Democrats in the state Assembly are pushing to institute early voting in New York, but local elections officials say it would be costly and difficult to implement.

“Our democracy thrives when we have as many citizens as possible participating in the electoral process,” said Assembly Speaker Sheldon Silver, D-Manhattan, in a December press release.

Silver has introduced legislation to establish early voting in New York, legislation he said will be a priority in the legislative session that opens Wednesday.

Sen. Andrea Stewart-Cousins, D-Westchester County, has introduced companion legislation in the state Senate.

Under the proposed legislation, each county would be required to operate at least five polling places from 8 a.m. to 7 p.m. daily, including Saturdays and Sundays, for 14 days before any general election and seven days before a primary or special election.

A total of 32 other states and the District of Columbia already offer early voting, according to Silver’s office.

“The president of the United States himself voted by early voting,” said Assemblyman Daniel O’Donnell, D-Manhattan, a co-sponsor of the

legislation, in a telephone interview. Because early voting allows people to vote when they have time to do it, more people would be likely to vote, he suggested.

New York, with 46 percent voter turnout statewide, had the third-lowest turnout in the nation in November, according to Silver’s office.

Long lines at the polls in some places discouraged people from voting in November, O’Donnell said.

“We should do everything in our power to encourage access to the ballot box and to get people out to vote,” he said.

New York’s strict election laws, however, make early voting harder to implement than in other states, said Mary Beth Casey, Republican elections commissioner in Warren County.

“It sounds wonderful in theory. But the practicality and logistics of administering something like that is enormous,” she said.

Casey said that because sign-in books used at polling sites are printed a week or two in advance, there would be no way to verify who voted early.

Therefore, it would be difficult to prevent people from voting twice.

Early voting would be expensive for counties, said Leslie Allen, Republican elections commissioner for Washington County.

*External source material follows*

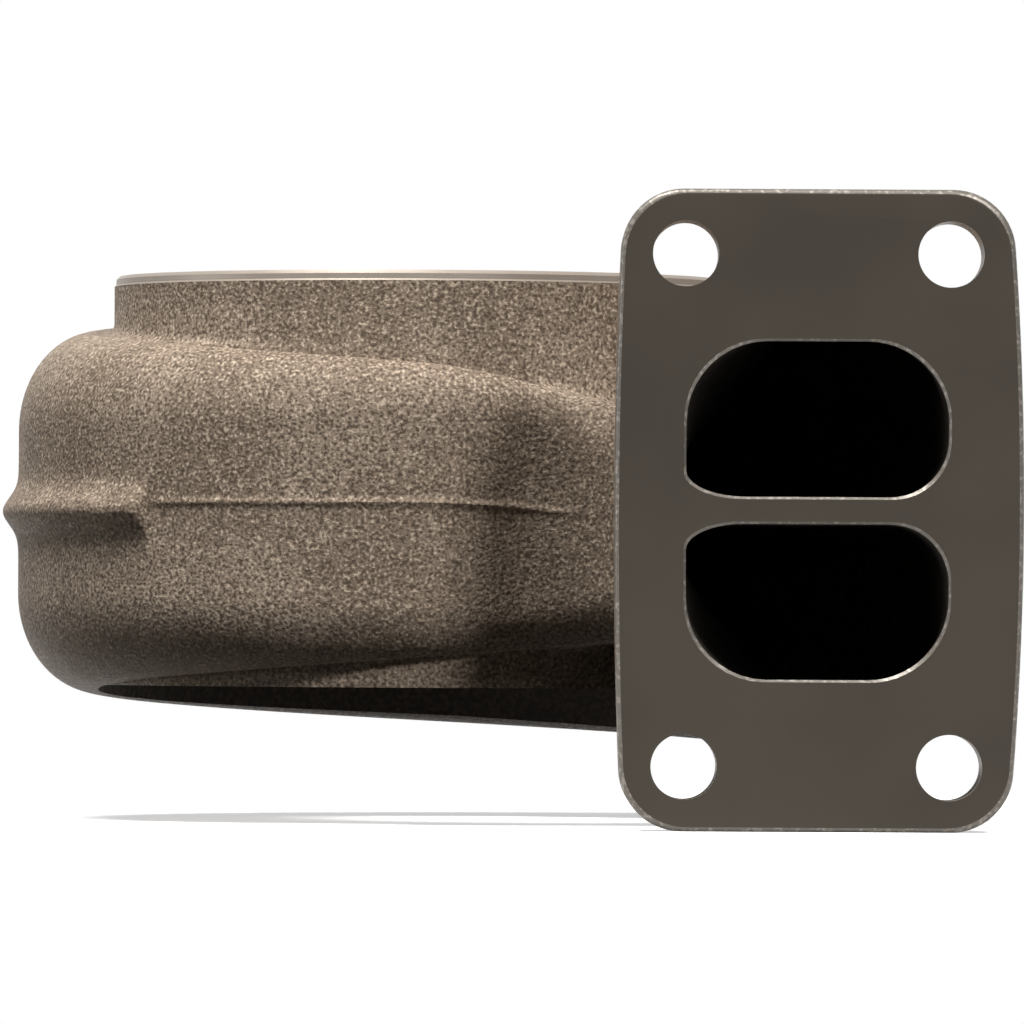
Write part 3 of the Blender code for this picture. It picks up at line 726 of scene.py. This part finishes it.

Counties would have to buy additional voting machines, because there wouldn’t be enough time before Election Day to read out and reset machines used for early voting, she said.

Counties also would have the expense of paying election inspectors, she said.

Election inspectors are paid $10 per hour, and at least four inspectors are required at each polling site, Casey said.

Based on those figures, it would cost $30,800 for a general election, and half that for a primary or special election.

O’Donnell, the Manhattan assemblyman, said he did not have specific answers to the local election

commissioners’ objections, but he is confident they could be addressed.

“I think all those things are resolvable,” he said.

Two local Assemblymen said they oppose the proposed legislation to establish early voting.

“My sentiment is, ‘Election Day is Election Day,’ ” said Assemblyman Dan Stec, R-Queensbury.

Assemblyman Tony Jordan, R-Jackson, said elections commissioners already have a difficult time finding enough election inspectors to cover all the polling places.

Early voting would make that even more difficult, and would increase the cost, he said.

“That’s where the ever-present mandate problem comes from,” he said.

Jordan said he also is concerned people voting early would be casting their votes before last-minute campaigning.

Often, there are major developments in the final days of close races, he said.

State Sen. Elizabeth Little, R-Queensbury, said she supports the concept of early voting, but is concerned about the cost for counties.

“Certainly that’s always going to be a concern if you get into a huge cost that you’re putting on the counties,” she said.

Casey, the Warren County elections commissioner, said the goals of early voting could be met by expanding the absentee ballot voting system.

“I think most boards of elections would be open to that instead of early voting,” she said.

In 2009, O’Donnell sponsored legislation to authorize “no-excuse absentee voting” in New York.

The law, which did not pass, would have allowed any registered voter to vote by absentee ballot, not just those who are out of the area, disabled or in jail.

O’Donnell said the legislation did not pass because lawyers forthe Assembly determined it would require a constitutional amendment.

“The lawyers, who know elections law better than me, came to me and said this could create this problem with the constitution,” he said.

Early voting would not require a constitutional amendment, he said.

Little said it would seem that a system involving people casting their ballots early at boards of elections offices, like people cast absentee ballots, might work.

“My daughter lives in Tennessee and, before that, she lived in Florida, and they do vote early, usually a couple of weeks ahead of time that they are allowed,” she said.